ASUNCION, Paraguay, Apr 20 (Reuters) Venezuelan President Hugo Chavez accused his arch-enemy Washington of trying to destabilise Bolivia's leftist government, which took office three months ago.

Chavez -- a close ally of Cuba President Fidel Castro and Bolivian President Evo Morales -- regularly attacks the Bush administration while Washington says he is using Venezuela's bountiful oil wealth to meddle in neighboring countries.

''The empire gave Cuba time while it weighed up Fidel a bit and later attacked... the same as it did in Venezuela. I believe that with Evo and Bolivia, the empire isn't going to give them a honeymoon,'' Chavez said in a speech in Asuncion early today after meeting with other South American presidents on Wednesday to discuss a regional energy project.

He later travelled to Brazil.

Apparently referring to the bombing of two hotels in the Bolivian city La Paz last month, the Venezuelan leader said ''the attack against Evo and Bolivia started quickly.'' ''Bombs started to explode in Bolivia. We've seen strikes or strike threats ... and the press attacks by Bolivia's oligarchy is ruthless every day,'' he added.

The US Embassy in Asuncion declined to comment on Chavez's remarks.

A US citizen and his Uruguayan partner have been charged and are in custody in connection with the hotel bombings, which killed two Bolivians. Morales had suggested the US government was linked to them, but has since ruled out any connection.
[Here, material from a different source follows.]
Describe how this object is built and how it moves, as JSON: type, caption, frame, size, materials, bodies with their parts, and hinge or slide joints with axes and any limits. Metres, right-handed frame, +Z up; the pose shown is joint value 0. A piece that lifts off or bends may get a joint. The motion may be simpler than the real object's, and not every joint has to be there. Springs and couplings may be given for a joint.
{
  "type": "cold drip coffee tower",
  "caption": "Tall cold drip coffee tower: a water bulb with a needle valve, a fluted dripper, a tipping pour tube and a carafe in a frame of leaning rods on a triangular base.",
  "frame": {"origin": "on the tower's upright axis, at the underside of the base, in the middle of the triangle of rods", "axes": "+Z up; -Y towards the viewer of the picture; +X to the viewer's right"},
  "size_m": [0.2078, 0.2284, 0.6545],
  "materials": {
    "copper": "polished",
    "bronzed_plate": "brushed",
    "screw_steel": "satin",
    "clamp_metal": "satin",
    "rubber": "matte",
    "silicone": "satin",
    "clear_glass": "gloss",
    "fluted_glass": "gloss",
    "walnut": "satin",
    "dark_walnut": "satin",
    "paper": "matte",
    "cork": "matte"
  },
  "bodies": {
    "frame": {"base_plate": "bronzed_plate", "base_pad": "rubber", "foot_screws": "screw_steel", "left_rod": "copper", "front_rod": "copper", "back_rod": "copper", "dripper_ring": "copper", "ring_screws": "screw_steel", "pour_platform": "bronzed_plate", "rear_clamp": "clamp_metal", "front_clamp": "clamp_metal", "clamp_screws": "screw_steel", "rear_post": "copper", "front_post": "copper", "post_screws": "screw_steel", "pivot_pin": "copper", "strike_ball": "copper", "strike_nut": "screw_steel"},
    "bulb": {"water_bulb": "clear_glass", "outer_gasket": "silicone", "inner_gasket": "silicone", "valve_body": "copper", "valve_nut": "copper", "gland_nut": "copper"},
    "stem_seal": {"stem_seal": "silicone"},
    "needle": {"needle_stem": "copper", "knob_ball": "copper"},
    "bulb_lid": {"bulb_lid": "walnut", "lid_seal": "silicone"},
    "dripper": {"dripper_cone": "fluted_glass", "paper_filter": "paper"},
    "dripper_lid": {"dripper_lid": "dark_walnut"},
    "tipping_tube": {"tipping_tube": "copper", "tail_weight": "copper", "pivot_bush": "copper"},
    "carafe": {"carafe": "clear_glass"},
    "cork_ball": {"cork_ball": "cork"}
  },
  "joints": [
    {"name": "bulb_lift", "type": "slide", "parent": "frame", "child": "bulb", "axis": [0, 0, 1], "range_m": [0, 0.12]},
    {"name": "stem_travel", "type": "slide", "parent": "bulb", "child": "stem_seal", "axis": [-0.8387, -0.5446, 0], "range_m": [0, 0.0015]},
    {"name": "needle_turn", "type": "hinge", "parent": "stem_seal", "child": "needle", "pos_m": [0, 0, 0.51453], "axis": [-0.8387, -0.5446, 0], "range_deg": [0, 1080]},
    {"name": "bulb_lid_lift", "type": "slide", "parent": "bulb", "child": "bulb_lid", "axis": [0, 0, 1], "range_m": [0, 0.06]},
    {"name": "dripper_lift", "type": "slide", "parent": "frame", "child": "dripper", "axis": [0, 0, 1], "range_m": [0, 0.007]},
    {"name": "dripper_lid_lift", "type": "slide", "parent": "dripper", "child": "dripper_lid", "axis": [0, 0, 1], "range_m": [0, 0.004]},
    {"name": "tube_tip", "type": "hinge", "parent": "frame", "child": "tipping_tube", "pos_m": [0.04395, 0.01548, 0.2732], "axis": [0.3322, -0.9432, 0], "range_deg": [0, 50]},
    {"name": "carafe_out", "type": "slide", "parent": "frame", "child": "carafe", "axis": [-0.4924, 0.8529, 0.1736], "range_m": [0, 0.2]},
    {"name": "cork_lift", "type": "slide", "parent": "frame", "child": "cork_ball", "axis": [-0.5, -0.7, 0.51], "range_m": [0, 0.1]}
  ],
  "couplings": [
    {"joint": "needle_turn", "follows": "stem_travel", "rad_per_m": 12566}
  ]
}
A string of labour strikes has hit Bolivia in recent weeks, raising fears of deeper social protest in the country -- South America's poorest. Another strike is planned tomorrow. The strikes by a range of workers have been staged to press demands such as the nationalisation of a leading airline, the scrapping of tax plans and pay increases.
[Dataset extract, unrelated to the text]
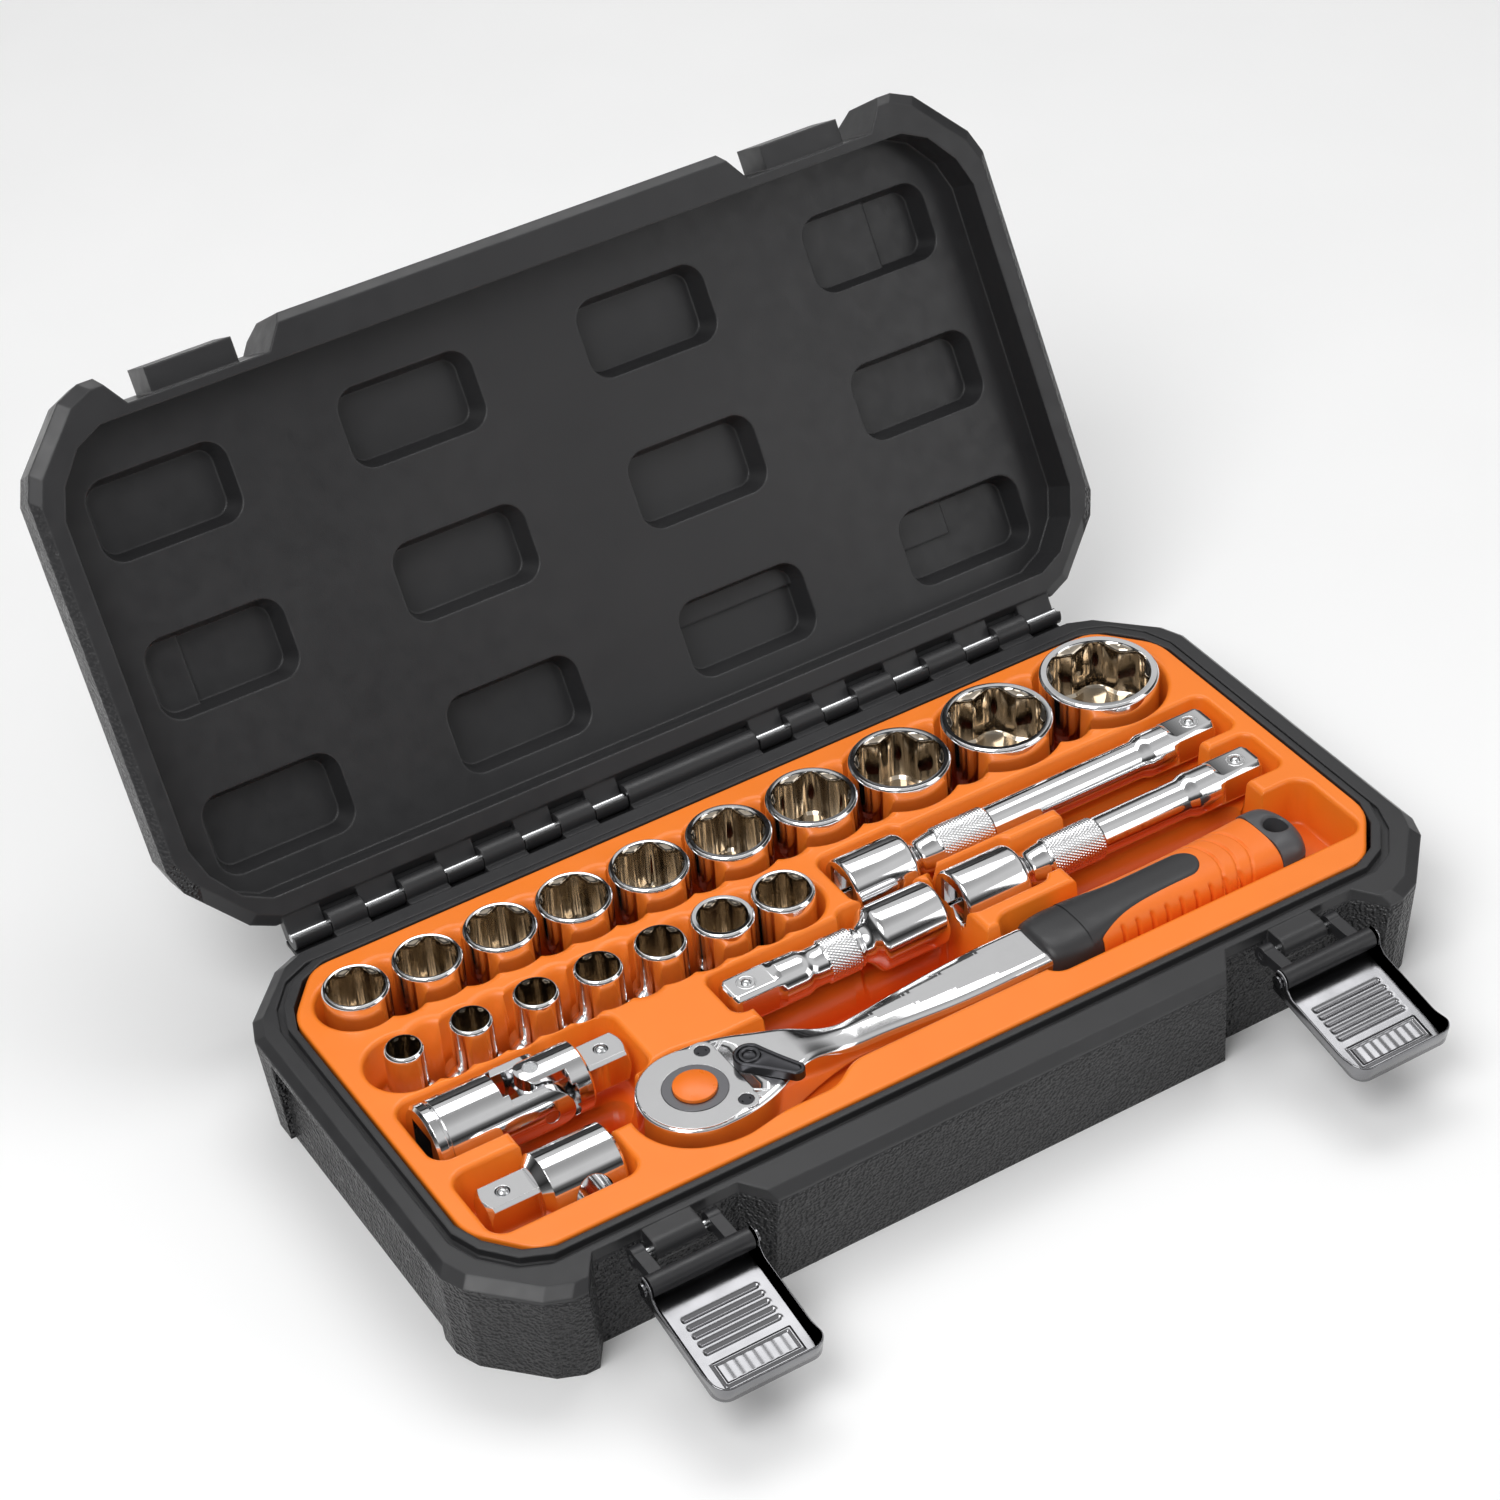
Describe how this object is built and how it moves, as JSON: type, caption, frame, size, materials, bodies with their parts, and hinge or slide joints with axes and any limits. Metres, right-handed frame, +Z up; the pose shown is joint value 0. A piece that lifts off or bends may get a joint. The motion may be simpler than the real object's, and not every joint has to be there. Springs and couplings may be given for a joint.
{
  "type": "socket wrench set in case",
  "caption": "Hinged plastic case with a formed tray holding chromed sockets, extension bars, a universal joint, a T adapter and a reversible ratchet.",
  "frame": {"origin": "centre of the case base's flat underside", "axes": "+X along the case to the right seen from the latches, +Y towards the hinge, +Z up"},
  "size_m": [0.377, 0.3722, 0.2103],
  "materials": {
    "case_plastic": "moulded black plastic, stippled outside walls, smooth rim",
    "tray_plastic": "orange formed plastic, satin",
    "chrome": "mirror-polished chrome on forged chrome vanadium steel",
    "latch_steel": "dark bright-plated stamped steel",
    "rod_steel": "plain steel rod",
    "link_plastic": "tough black plastic",
    "black_steel": "blackened steel",
    "cover_steel": "chromed steel plate",
    "gear_steel": "dark phosphated steel",
    "button_plastic": "orange moulded plastic",
    "grip_black": "hard black grip plastic",
    "grip_orange": "soft orange grip rubber",
    "cap_grey": "dark grey end cap plastic"
  },
  "bodies": {
    "case_base": {"base_shell": "case_plastic", "tray_back_left": "tray_plastic", "tray_back_right": "tray_plastic", "tray_front_row": "tray_plastic", "tray_bars": "tray_plastic", "tray_joint": "tray_plastic", "tray_head": "tray_plastic", "tray_grip": "tray_plastic", "hinge_rods": "rod_steel", "link_pins": "rod_steel"},
    "lid": {"lid_shell": "case_plastic"},
    "latch_link_left": {"latch_link_left": "link_plastic", "plate_pin_left": "latch_steel"},
    "latch_plate_left": {"latch_plate_left": "latch_steel"},
    "latch_link_right": {"latch_link_right": "link_plastic", "plate_pin_right": "latch_steel"},
    "latch_plate_right": {"latch_plate_right": "latch_steel"},
    "extension_150": {"extension_150": "chrome", "extension_150_end": "chrome"},
    "extension_150_ball": {"extension_150_ball": "rod_steel"},
    "extension_125": {"extension_125": "chrome", "extension_125_end": "chrome"},
    "extension_125_ball": {"extension_125_ball": "rod_steel"},
    "extension_75": {"extension_75": "chrome"},
    "extension_75_ball": {"extension_75_ball": "rod_steel"},
    "uj_body": {"uj_socket_yoke": "chrome"},
    "uj_cross": {"uj_block": "chrome", "uj_pins": "rod_steel"},
    "uj_drive": {"uj_drive_yoke": "chrome"},
    "uj_ball": {"uj_ball": "rod_steel"},
    "t_adapter": {"t_adapter": "chrome"},
    "t_adapter_ball": {"t_adapter_ball": "rod_steel"},
    "ratchet": {"ratchet_body": "chrome", "head_cover": "cover_steel", "cover_screws": "black_steel", "grip_core": "grip_black", "grip_sleeve": "grip_orange", "grip_cap": "cap_grey"},
    "drive_gear": {"drive_gear": "gear_steel"},
    "release_button": {"release_button": "button_plastic"},
    "ratchet_ball": {"ratchet_ball": "rod_steel"},
    "reversing_lever": {"reversing_lever": "black_steel"},
    "pawl": {"pawl": "gear_steel"},
    "socket_17": {"socket_17": "chrome"},
    "socket_18": {"socket_18": "chrome"},
    "socket_19": {"socket_19": "chrome"},
    "socket_20": {"socket_20": "chrome"},
    "socket_21": {"socket_21": "chrome"},
    "socket_22": {"socket_22": "chrome"},
    "socket_24": {"socket_24": "chrome"},
    "socket_27": {"socket_27": "chrome"},
    "socket_30": {"socket_30": "chrome"},
    "socket_32": {"socket_32": "chrome"},
    "socket_10": {"socket_10": "chrome"},
    "socket_11": {"socket_11": "chrome"},
    "socket_12": {"socket_12": "chrome"},
    "socket_13": {"socket_13": "chrome"},
    "socket_14": {"socket_14": "chrome"},
    "socket_15": {"socket_15": "chrome"},
    "socket_16": {"socket_16": "chrome"}
  },
  "joints": [
    {"name": "lid_hinge", "type": "hinge", "parent": "case_base", "child": "lid", "pos_m": [0, 0.0994, 0.04], "axis": [-1, 0, 0], "range_deg": [-120, 0]},
    {"name": "latch_link_left", "type": "hinge", "parent": "case_base", "child": "latch_link_left", "pos_m": [-0.12, -0.0935, 0.0355], "axis": [-1, 0, 0], "range_deg": [-100, 0]},
    {"name": "latch_plate_left", "type": "hinge", "parent": "latch_link_left", "child": "latch_plate_left", "pos_m": [-0.12, -0.108, 0.037], "axis": [1, 0, 0], "range_deg": [-202.1, 0]},
    {"name": "latch_link_right", "type": "hinge", "parent": "case_base", "child": "latch_link_right", "pos_m": [0.12, -0.0935, 0.0355], "axis": [-1, 0, 0], "range_deg": [-100, 0]},
    {"name": "latch_plate_right", "type": "hinge", "parent": "latch_link_right", "child": "latch_plate_right", "pos_m": [0.12, -0.108, 0.037], "axis": [1, 0, 0], "range_deg": [-202.1, 0]},
    {"name": "extension_150_lift", "type": "slide", "parent": "case_base", "child": "extension_150", "axis": [0, 0, 1], "range_m": [0, 0.06]},
    {"name": "extension_125_lift", "type": "slide", "parent": "case_base", "child": "extension_125", "axis": [0, 0, 1], "range_m": [0, 0.06]},
    {"name": "extension_75_lift", "type": "slide", "parent": "case_base", "child": "extension_75", "axis": [0, 0, 1], "range_m": [0, 0.06]},
    {"name": "extension_150_ball_press", "type": "slide", "parent": "extension_150", "child": "extension_150_ball", "axis": [0, 0, 1], "range_m": [-0.00095, 0], "stiffness_N_per_m": 500},
    {"name": "extension_125_ball_press", "type": "slide", "parent": "extension_125", "child": "extension_125_ball", "axis": [0, 0, 1], "range_m": [-0.00095, 0], "stiffness_N_per_m": 500},
    {"name": "extension_75_ball_press", "type": "slide", "parent": "extension_75", "child": "extension_75_ball", "axis": [0, 0, 1], "range_m": [-0.00095, 0], "stiffness_N_per_m": 500},
    {"name": "uj_lift", "type": "slide", "parent": "case_base", "child": "uj_body", "axis": [0, 0, 1], "range_m": [0, 0.06]},
    {"name": "uj_pitch", "type": "hinge", "parent": "uj_body", "child": "uj_cross", "pos_m": [-0.125, -0.012, 0.036], "axis": [0, -1, 0], "range_deg": [0, 45]},
    {"name": "uj_yaw", "type": "hinge", "parent": "uj_cross", "child": "uj_drive", "pos_m": [-0.125, -0.012, 0.036], "axis": [0, 0, 1], "range_deg": [-6, 6]},
    {"name": "uj_ball_press", "type": "slide", "parent": "uj_drive", "child": "uj_ball", "axis": [0, 0, 1], "range_m": [-0.00095, 0], "stiffness_N_per_m": 500},
    {"name": "t_adapter_lift", "type": "slide", "parent": "case_base", "child": "t_adapter", "axis": [0, 0, 1], "range_m": [0, 0.06]},
    {"name": "t_adapter_ball_press", "type": "slide", "parent": "t_adapter", "child": "t_adapter_ball", "axis": [0, 0, 1], "range_m": [-0.00095, 0], "stiffness_N_per_m": 500},
    {"name": "ratchet_lift", "type": "slide", "parent": "case_base", "child": "ratchet", "axis": [0, 0, 1], "range_m": [0, 0.06]},
    {"name": "drive_spin", "type": "hinge", "parent": "ratchet", "child": "drive_gear", "pos_m": [-0.0858, -0.0493, 0.0375], "axis": [0, 0, 1], "continuous": true},
    {"name": "button_press", "type": "slide", "parent": "drive_gear", "child": "release_button", "axis": [0, 0, 1], "range_m": [-0.003, 0], "stiffness_N_per_m": 500},
    {"name": "ratchet_ball_press", "type": "slide", "parent": "drive_gear", "child": "ratchet_ball", "axis": [1, 0, 0], "range_m": [-0.00096, 0]},
    {"name": "lever_turn", "type": "hinge", "parent": "ratchet", "child": "reversing_lever", "pos_m": [-0.0654, -0.0493, 0.047], "axis": [0, 0, 1], "range_deg": [0, 114]},
    {"name": "pawl_shift", "type": "hinge", "parent": "ratchet", "child": "pawl", "pos_m": [-0.0858, -0.0493, 0.0375], "axis": [0, 0, 1], "range_deg": [0, 8.05]},
    {"name": "socket_17_lift", "type": "slide", "parent": "case_base", "child": "socket_17", "axis": [0, 0, 1], "range_m": [0, 0.06]},
    {"name": "socket_18_lift", "type": "slide", "parent": "case_base", "child": "socket_18", "axis": [0, 0, 1], "range_m": [0, 0.06]},
    {"name": "socket_19_lift", "type": "slide", "parent": "case_base", "child": "socket_19", "axis": [0, 0, 1], "range_m": [0, 0.06]},
    {"name": "socket_20_lift", "type": "slide", "parent": "case_base", "child": "socket_20", "axis": [0, 0, 1], "range_m": [0, 0.06]},
    {"name": "socket_21_lift", "type": "slide", "parent": "case_base", "child": "socket_21", "axis": [0, 0, 1], "range_m": [0, 0.06]},
    {"name": "socket_22_lift", "type": "slide", "parent": "case_base", "child": "socket_22", "axis": [0, 0, 1], "range_m": [0, 0.06]},
    {"name": "socket_24_lift", "type": "slide", "parent": "case_base", "child": "socket_24", "axis": [0, 0, 1], "range_m": [0, 0.06]},
    {"name": "socket_27_lift", "type": "slide", "parent": "case_base", "child": "socket_27", "axis": [0, 0, 1], "range_m": [0, 0.06]},
    {"name": "socket_30_lift", "type": "slide", "parent": "case_base", "child": "socket_30", "axis": [0, 0, 1], "range_m": [0, 0.06]},
    {"name": "socket_32_lift", "type": "slide", "parent": "case_base", "child": "socket_32", "axis": [0, 0, 1], "range_m": [0, 0.06]},
    {"name": "socket_10_lift", "type": "slide", "parent": "case_base", "child": "socket_10", "axis": [0, 0, 1], "range_m": [0, 0.06]},
    {"name": "socket_11_lift", "type": "slide", "parent": "case_base", "child": "socket_11", "axis": [0, 0, 1], "range_m": [0, 0.06]},
    {"name": "socket_12_lift", "type": "slide", "parent": "case_base", "child": "socket_12", "axis": [0, 0, 1], "range_m": [0, 0.06]},
    {"name": "socket_13_lift", "type": "slide", "parent": "case_base", "child": "socket_13", "axis": [0, 0, 1], "range_m": [0, 0.06]},
    {"name": "socket_14_lift", "type": "slide", "parent": "case_base", "child": "socket_14", "axis": [0, 0, 1], "range_m": [0, 0.06]},
    {"name": "socket_15_lift", "type": "slide", "parent": "case_base", "child": "socket_15", "axis": [0, 0, 1], "range_m": [0, 0.06]},
    {"name": "socket_16_lift", "type": "slide", "parent": "case_base", "child": "socket_16", "axis": [0, 0, 1], "range_m": [0, 0.06]}
  ],
  "couplings": [
    {"joint": "latch_plate_left", "follows": "latch_link_left", "ratio": 2.02},
    {"joint": "latch_plate_right", "follows": "latch_link_right", "ratio": 2.02},
    {"joint": "ratchet_ball_press", "follows": "button_press", "ratio": 0.3167},
    {"joint": "pawl_shift", "follows": "lever_turn", "ratio": 0.0702}
  ]
}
Chavez has repeatedly accused Washington of trying to topple his own government. Diplomatic relations between the United States and Venezuela, the world's No 5 oil exporter, have been strained since Chavez accused the United States of plotting a coup d'etat that briefly ousted him in 2002.

Morales won office on pledges to nationalize Bolivia's natural gas industry and defend growers of coca -- the plant used to make cocaine.